8. And the temple was filled with smoke from the glory of God, and from his power; and no man was able to enter into the temple, till the seven plagues of the seven angels were fulfilled.  

a.  The smoke is the glory cloud from God's holy presence.  The brilliance of His holiness and the invincibility of His power are the signal that the wrath of God is about to be poured out without measure upon a rebellious earth.  Even the redeemed hosts closest to the throne of God are unable to enter the Holy of Holies until the seven last plagues of God's wrath have been fulfilled.  

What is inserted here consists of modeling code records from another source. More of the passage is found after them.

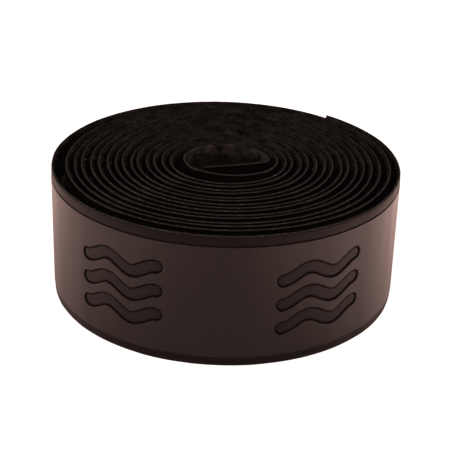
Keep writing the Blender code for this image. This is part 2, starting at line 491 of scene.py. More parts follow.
def wave_line(row, spacing):
    """The middle line of one pressed wave, about the motif's own centre."""
    reach = WAVE_LENGTH / 2.0 - WAVE_HALF
    x = np.linspace(-reach, reach, int(round(2.0 * reach / spacing)) + 1)
    return np.column_stack((x, row + WAVE_SWING * np.sin(2.0 * np.pi * x / WAVE_PERIOD)))


def wave_outline(row, radius):
    """A closed line at one distance round a wave's middle line."""
    line = wave_line(row, OUTLINE_SPACING)
    heading = np.arctan2(np.gradient(line[:, 1]), np.gradient(line[:, 0]))
    side = np.column_stack((-np.sin(heading), np.cos(heading))) * radius
    turn = np.linspace(0.0, np.pi, ARC_POINTS + 2)[1:-1, None]
    nose = heading[-1] - np.pi / 2.0 + turn
    tail = heading[0] + np.pi / 2.0 + turn
    end_cap = line[-1] + radius * np.column_stack((np.cos(nose), np.sin(nose)))
    start_cap = line[0] + radius * np.column_stack((np.cos(tail), np.sin(tail)))
    return np.concatenate((line - side, end_cap, (line + side)[::-1], start_cap))


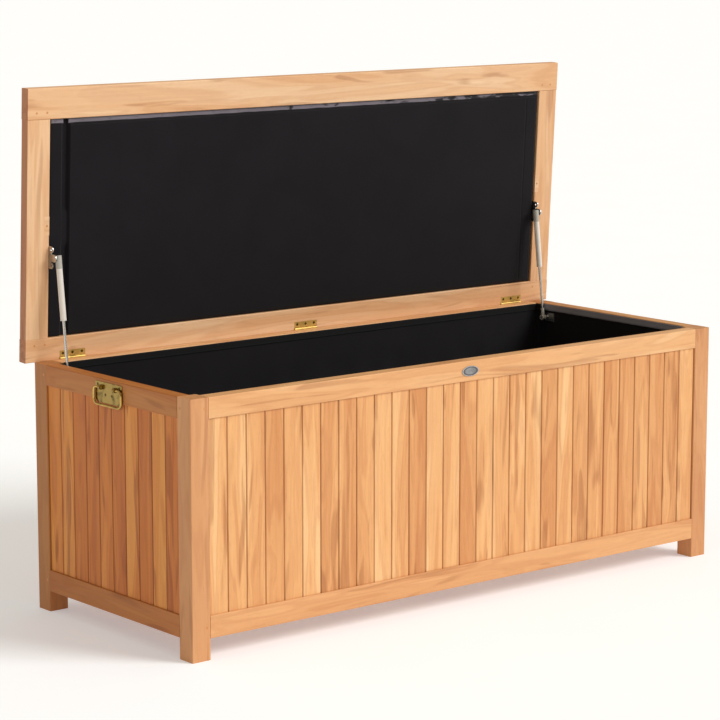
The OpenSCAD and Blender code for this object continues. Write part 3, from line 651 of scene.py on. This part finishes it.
class DECKBOX_OT_studio(bpy.types.Operator):
    """Lay the floor, set the lights and place the camera"""
    bl_idname = "deckbox.studio"
    bl_label = "Studio"

    def execute(self, context):
        studio = context.scene.deck_box_studio
        f = Finish("floor")
        f.surface(Base_Color=f.mix(f.noise(f.place(), 3.0), tuple(studio.floor_color), grey(0.82)))
        f.surface(Roughness=0.8, Emission_Color=FLOOR_GLOW, Emission_Strength=studio.floor_glow)
        corners = [(x * FLOOR_REACH, y * FLOOR_REACH, 0) for x, y in ((-1, -1), (1, -1), (1, 1), (-1, 1))]
        floor = new_piece("floor", corners, [(0, 1, 2, 3)], f.material)
        world = bpy.data.worlds.new("studio")
        world.use_nodes = True
        nodes, link = world.node_tree.nodes, world.node_tree.links.new
        sky, backdrop = nodes["Background"], nodes.new("ShaderNodeBackground")
        sky.inputs["Color"].default_value = (*studio.sky_color, 1)
        sky.inputs["Strength"].default_value = studio.sky_strength
        backdrop.inputs["Color"].default_value = (*grey(BACKDROP), 1)
        seen, either = nodes.new("ShaderNodeLightPath"), nodes.new("ShaderNodeMixShader")
        link(seen.outputs["Is Camera Ray"], either.inputs[0])
        link(sky.outputs[0], either.inputs[1])
        link(backdrop.outputs[0], either.inputs[2])
        link(either.outputs[0], nodes["World Output"].inputs["Surface"])
        context.scene.world = world
        key = bpy.data.lights.new("key", "SUN")
        key.energy = studio.sun_strength
        key.angle = studio.sun_angle
        lamp = bpy.data.objects.new("key", key)
        lamp.rotation_euler = Vector(KEY_FROM).to_track_quat("Z", "Y").to_euler()
        context.scene.collection.objects.link(lamp)
        lens = bpy.data.cameras.new("camera")
        lens.lens = LENS
        lens.sensor_width = SENSOR
        camera = bpy.data.objects.new("camera", lens)
        camera.location = CAMERA_PLACE
        camera.rotation_euler = (math.radians(90 - CAMERA_DOWN), 0, math.radians(CAMERA_TURN))
        context.scene.collection.objects.link(camera)
        context.scene.camera = camera
        context.scene.view_settings.view_transform = "Standard"
        return {"FINISHED"}


class DECKBOX_OT_case_wood(bpy.types.Operator):
    """Oiled teak on the posts, rails, slats, floor and pegs of the case"""
    bl_idname = "deckbox.case_wood"
    bl_label = "Case Wood"

    def execute(self, context):
        # Each piece has a seed of its own, and a row of boards leaves room for one to each board.
        wood = context.scene.deck_box_wood
        seed = 3
        for end in ("front_left", "front_right", "rear_left", "rear_right"):
            # The rear posts take painted shade.
            stain_and_shade = POST_STAIN if end.startswith("front") else REAR_POST_SHADE
            post = teak(f"teak_{end}_post", wood, "Z", seed, tone=0.60, figured=0.4, stain_and_shade=stain_and_shade)
            dress(post, f"{end}_post")
            seed += 4
        for side, grain in (("front", "X"), ("rear", "X"), ("left", "Y"), ("right", "Y")):
            for level in ("top", "bottom"):
                # The end rails take painted shade, the front and rear rails a stain.
                stain_and_shade = END_SHADES.get(side + "_rail", RAIL_STAIN)
                tone = 0.44 if level == "top" or grain == "Y" else 0.60
                rail = teak(f"teak_{side}_{level}_rail", wood, grain, seed, tone=tone, stain_and_shade=stain_and_shade)
                dress(rail, f"{side}_{level}_rail")
                seed += 4
        for side, axis in (("front", "X"), ("rear", "X"), ("left", "Y"), ("right", "Y")):
            low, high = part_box(f"{side}_slats")
            start, end = low["XYZ".index(axis)], high["XYZ".index(axis)]
            boards = (axis, start, (end - start) / (LONG_SLATS if axis == "X" else END_SLATS))
            # The end slats take painted shade.
            stain_and_shade = END_SHADES.get(side + "_slats", PLAIN)
            # On the left end bold strengthens the painted shade in the grooves and widens the board spread.
            figured, bold = (0.8, 2.3) if side == "left" else (0.7, 1.0)
            slats = teak(f"teak_{side}_slats", wood, "Z", seed, boards,
                         tone=0.56, figured=figured, stain_and_shade=stain_and_shade, bold=bold)
            dress(slats, f"{side}_slats")
            seed += 40
        low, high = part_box("floor_boards")
        boards = ("X", low.x, (high.x - low.x) / FLOOR_BOARDS)
        dress(teak("teak_floor", wood, "Y", seed, boards), "floor_boards")
        dress(teak("teak_bearers", wood, "X", seed + 4), "floor_bearers")
        dress(teak("teak_peg_ends", wood, "Z", seed + 8, tone=0.95), "case_pegs", "lid_pegs")
        return {"FINISHED"}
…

b. There have been similar occasions on the earth when those closest to God were unable to enter into the tabernacle because of God's presence.  The Scriptures are as follows:  

(Exo 40:34-35 KJV)  Then a cloud covered the tent of the congregation, and the glory of the LORD filled the tabernacle. {35} And Moses was not able to enter into the tent of the congregation, because the cloud abode thereon, and the glory of the LORD filled the tabernacle.  

(1 Ki 8:10-11 KJV)  And it came to pass, when the priests were come out of the holy place, that the cloud filled the house of the LORD, {11} So that the priests could not stand to minister because of the cloud: for the glory of the LORD had filled the house of the LORD.